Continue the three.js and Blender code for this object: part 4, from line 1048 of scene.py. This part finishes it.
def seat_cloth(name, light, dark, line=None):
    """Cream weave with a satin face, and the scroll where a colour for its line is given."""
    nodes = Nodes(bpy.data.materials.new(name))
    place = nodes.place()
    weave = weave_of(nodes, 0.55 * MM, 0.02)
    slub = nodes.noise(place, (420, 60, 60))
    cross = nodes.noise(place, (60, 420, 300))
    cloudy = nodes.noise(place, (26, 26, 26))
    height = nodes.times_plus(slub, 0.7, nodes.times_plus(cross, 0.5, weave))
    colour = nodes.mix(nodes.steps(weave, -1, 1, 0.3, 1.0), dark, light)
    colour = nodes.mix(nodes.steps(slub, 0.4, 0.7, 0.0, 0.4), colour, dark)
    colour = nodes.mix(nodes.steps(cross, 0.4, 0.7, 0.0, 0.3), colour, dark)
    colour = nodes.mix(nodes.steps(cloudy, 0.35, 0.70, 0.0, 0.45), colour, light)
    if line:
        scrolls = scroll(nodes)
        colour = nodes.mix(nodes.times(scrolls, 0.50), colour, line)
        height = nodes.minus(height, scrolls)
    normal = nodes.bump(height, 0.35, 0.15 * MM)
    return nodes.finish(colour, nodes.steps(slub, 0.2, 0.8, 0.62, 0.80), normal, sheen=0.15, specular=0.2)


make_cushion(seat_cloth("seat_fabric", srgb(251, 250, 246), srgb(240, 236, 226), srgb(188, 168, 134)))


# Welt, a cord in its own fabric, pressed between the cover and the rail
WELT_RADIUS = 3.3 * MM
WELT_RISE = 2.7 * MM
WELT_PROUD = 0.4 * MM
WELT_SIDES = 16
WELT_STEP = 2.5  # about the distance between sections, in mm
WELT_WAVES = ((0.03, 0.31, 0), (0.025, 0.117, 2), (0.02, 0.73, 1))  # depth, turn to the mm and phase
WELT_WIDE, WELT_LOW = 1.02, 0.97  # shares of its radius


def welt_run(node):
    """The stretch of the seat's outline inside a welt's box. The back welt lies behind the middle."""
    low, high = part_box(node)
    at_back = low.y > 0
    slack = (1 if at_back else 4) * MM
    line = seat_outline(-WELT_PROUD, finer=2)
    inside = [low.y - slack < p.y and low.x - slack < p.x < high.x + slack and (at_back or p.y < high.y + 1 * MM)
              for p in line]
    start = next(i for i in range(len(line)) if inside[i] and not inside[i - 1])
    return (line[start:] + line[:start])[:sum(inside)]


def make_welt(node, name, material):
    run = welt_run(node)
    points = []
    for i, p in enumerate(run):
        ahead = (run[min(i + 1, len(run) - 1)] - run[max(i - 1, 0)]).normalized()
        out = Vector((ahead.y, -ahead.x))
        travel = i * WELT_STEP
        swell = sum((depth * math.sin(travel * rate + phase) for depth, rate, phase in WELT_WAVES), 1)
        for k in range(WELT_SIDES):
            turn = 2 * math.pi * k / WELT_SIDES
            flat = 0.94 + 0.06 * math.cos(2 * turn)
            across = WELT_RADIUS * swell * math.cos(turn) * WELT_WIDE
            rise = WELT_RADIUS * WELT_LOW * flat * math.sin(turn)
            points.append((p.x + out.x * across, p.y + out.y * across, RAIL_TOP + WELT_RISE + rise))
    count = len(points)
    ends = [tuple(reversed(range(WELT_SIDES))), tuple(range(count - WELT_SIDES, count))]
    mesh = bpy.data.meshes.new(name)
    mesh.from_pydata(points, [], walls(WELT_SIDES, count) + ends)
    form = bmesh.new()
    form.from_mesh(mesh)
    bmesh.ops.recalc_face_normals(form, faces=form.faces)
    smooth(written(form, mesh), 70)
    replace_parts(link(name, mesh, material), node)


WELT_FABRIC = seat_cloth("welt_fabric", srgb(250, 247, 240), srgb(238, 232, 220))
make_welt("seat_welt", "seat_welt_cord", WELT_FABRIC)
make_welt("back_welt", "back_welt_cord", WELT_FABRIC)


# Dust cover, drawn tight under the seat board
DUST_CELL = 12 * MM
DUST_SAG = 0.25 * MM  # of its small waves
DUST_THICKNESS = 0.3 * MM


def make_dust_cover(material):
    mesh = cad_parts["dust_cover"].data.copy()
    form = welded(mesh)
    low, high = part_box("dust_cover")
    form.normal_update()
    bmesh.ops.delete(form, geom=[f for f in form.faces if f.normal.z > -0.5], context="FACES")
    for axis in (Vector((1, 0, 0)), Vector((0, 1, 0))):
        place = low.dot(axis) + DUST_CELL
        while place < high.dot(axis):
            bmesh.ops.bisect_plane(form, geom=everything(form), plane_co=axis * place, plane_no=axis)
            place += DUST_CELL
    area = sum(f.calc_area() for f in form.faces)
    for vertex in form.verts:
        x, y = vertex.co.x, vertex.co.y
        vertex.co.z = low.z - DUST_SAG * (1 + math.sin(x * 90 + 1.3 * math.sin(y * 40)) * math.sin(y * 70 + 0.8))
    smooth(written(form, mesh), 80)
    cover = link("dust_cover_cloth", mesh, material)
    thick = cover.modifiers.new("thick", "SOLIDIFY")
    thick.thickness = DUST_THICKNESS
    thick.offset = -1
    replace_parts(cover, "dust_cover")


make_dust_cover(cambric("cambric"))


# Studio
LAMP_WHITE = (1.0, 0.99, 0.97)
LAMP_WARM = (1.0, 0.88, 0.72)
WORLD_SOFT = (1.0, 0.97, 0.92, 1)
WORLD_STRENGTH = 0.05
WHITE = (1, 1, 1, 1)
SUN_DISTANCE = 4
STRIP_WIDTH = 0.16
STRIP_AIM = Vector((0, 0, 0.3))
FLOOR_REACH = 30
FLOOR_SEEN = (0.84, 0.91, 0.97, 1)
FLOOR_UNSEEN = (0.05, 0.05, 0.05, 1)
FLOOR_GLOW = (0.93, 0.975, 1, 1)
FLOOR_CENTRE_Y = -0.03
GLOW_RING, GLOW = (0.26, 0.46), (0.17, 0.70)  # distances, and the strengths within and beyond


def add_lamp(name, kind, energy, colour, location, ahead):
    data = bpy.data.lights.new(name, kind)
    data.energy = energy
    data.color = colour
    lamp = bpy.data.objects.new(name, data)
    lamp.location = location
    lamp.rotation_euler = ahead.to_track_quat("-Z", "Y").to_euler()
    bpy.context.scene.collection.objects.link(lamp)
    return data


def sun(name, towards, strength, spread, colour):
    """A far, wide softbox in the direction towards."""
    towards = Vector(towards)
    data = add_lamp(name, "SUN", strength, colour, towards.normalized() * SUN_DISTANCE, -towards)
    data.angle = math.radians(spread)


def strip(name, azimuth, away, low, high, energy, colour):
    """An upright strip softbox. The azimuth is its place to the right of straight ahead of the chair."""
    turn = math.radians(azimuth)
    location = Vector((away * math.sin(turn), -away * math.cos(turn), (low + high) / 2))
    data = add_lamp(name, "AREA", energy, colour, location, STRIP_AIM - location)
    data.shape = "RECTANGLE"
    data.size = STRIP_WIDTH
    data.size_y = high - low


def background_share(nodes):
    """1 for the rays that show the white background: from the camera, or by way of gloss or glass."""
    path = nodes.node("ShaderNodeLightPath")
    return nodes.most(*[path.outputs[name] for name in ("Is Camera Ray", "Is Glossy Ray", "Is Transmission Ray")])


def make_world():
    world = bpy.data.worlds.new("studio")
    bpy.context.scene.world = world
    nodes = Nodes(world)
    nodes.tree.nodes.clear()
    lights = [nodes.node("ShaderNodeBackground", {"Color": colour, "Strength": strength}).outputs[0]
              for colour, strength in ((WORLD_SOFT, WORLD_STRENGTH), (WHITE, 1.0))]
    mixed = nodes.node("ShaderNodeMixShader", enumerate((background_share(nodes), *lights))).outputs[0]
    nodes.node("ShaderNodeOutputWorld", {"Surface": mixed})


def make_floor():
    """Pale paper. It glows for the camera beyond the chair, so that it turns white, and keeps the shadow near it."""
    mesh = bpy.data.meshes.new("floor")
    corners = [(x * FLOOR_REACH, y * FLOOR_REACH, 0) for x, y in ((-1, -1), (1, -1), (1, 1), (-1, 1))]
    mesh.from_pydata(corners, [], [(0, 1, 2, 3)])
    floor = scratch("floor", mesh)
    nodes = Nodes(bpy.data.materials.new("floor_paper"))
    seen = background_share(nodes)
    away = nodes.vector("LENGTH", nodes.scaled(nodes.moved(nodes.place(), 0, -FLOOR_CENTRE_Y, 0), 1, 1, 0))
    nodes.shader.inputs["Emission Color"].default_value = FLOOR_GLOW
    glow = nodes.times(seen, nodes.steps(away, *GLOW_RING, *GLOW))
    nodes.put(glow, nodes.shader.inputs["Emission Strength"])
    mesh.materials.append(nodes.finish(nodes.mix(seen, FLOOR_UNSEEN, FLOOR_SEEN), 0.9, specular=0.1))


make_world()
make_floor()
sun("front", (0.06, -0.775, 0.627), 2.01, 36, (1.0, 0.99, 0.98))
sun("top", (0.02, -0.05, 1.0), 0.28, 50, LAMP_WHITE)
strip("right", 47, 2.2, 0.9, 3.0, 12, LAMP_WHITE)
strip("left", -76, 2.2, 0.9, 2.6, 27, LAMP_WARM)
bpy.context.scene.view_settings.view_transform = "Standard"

:::

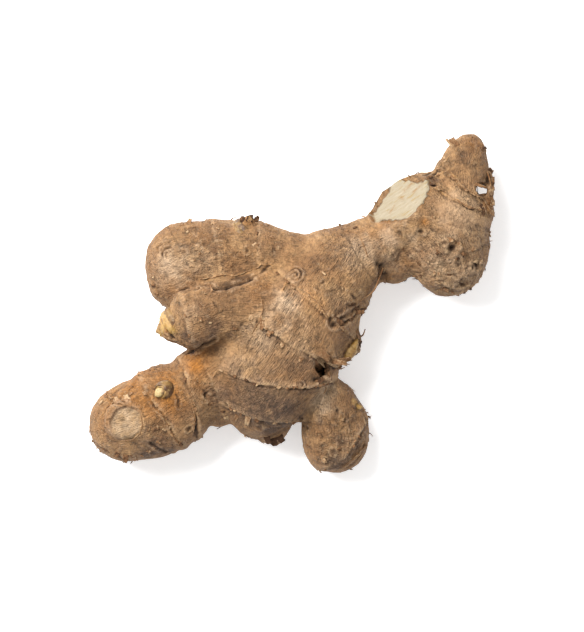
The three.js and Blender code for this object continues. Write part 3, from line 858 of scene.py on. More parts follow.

:::

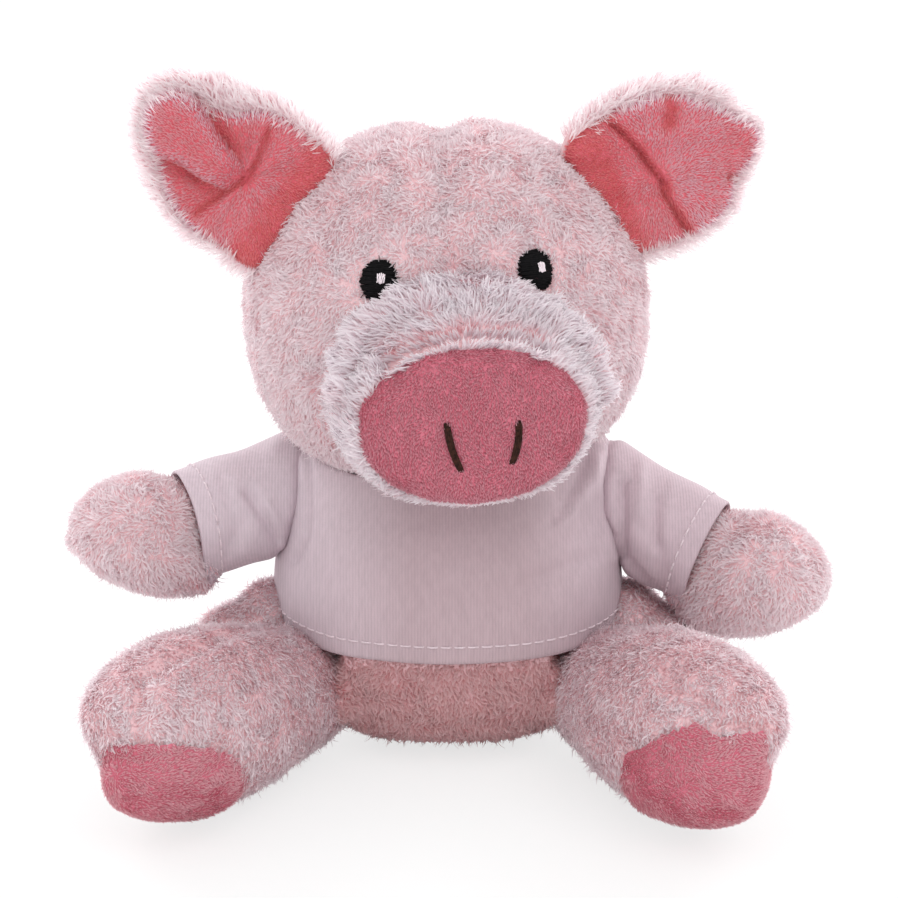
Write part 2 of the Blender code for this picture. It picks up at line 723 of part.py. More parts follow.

:::

WRITTEN TASK: Return nothing but the lines running from the line with "Continue the three.js" through the line with "srgb(188, 168, 134)))", exactly as they appear.

REPLY TO THE TASK:
Continue the three.js and Blender code for this object: part 4, from line 1048 of scene.py. This part finishes it.
def seat_cloth(name, light, dark, line=None):
    """Cream weave with a satin face, and the scroll where a colour for its line is given."""
    nodes = Nodes(bpy.data.materials.new(name))
    place = nodes.place()
    weave = weave_of(nodes, 0.55 * MM, 0.02)
    slub = nodes.noise(place, (420, 60, 60))
    cross = nodes.noise(place, (60, 420, 300))
    cloudy = nodes.noise(place, (26, 26, 26))
    height = nodes.times_plus(slub, 0.7, nodes.times_plus(cross, 0.5, weave))
    colour = nodes.mix(nodes.steps(weave, -1, 1, 0.3, 1.0), dark, light)
    colour = nodes.mix(nodes.steps(slub, 0.4, 0.7, 0.0, 0.4), colour, dark)
    colour = nodes.mix(nodes.steps(cross, 0.4, 0.7, 0.0, 0.3), colour, dark)
    colour = nodes.mix(nodes.steps(cloudy, 0.35, 0.70, 0.0, 0.45), colour, light)
    if line:
        scrolls = scroll(nodes)
        colour = nodes.mix(nodes.times(scrolls, 0.50), colour, line)
        height = nodes.minus(height, scrolls)
    normal = nodes.bump(height, 0.35, 0.15 * MM)
    return nodes.finish(colour, nodes.steps(slub, 0.2, 0.8, 0.62, 0.80), normal, sheen=0.15, specular=0.2)


make_cushion(seat_cloth("seat_fabric", srgb(251, 250, 246), srgb(240, 236, 226), srgb(188, 168, 134)))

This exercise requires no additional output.